◆ Given request
Extract, without alteration, each line from the start of the listing to the line bearing "wasm.setup();".

--------------------

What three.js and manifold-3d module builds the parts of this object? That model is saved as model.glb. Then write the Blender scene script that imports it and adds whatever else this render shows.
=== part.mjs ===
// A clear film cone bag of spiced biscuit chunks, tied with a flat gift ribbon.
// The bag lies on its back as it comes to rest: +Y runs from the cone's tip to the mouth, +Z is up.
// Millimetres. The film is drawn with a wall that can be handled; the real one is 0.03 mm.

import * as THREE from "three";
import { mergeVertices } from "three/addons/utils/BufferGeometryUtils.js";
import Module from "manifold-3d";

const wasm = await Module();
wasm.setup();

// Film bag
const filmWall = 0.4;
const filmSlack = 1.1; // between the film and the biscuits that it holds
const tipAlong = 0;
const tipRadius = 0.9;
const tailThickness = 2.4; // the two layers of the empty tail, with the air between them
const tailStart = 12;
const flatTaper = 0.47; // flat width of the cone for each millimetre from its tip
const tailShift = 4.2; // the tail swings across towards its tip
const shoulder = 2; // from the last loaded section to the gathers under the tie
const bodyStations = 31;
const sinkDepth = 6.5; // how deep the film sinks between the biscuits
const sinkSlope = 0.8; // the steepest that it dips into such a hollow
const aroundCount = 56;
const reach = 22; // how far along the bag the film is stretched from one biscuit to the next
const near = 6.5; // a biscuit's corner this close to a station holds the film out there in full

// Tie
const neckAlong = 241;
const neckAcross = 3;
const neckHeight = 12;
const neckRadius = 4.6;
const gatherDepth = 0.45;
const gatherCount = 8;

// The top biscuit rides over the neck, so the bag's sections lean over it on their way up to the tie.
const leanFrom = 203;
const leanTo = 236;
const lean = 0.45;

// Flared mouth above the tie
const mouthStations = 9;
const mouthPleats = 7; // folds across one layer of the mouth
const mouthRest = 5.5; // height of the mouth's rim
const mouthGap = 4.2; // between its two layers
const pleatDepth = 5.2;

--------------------

◆ Finished exercise
What three.js and manifold-3d module builds the parts of this object? That model is saved as model.glb. Then write the Blender scene script that imports it and adds whatever else this render shows.
=== part.mjs ===
// A clear film cone bag of spiced biscuit chunks, tied with a flat gift ribbon.
// The bag lies on its back as it comes to rest: +Y runs from the cone's tip to the mouth, +Z is up.
// Millimetres. The film is drawn with a wall that can be handled; the real one is 0.03 mm.

import * as THREE from "three";
import { mergeVertices } from "three/addons/utils/BufferGeometryUtils.js";
import Module from "manifold-3d";

const wasm = await Module();
wasm.setup();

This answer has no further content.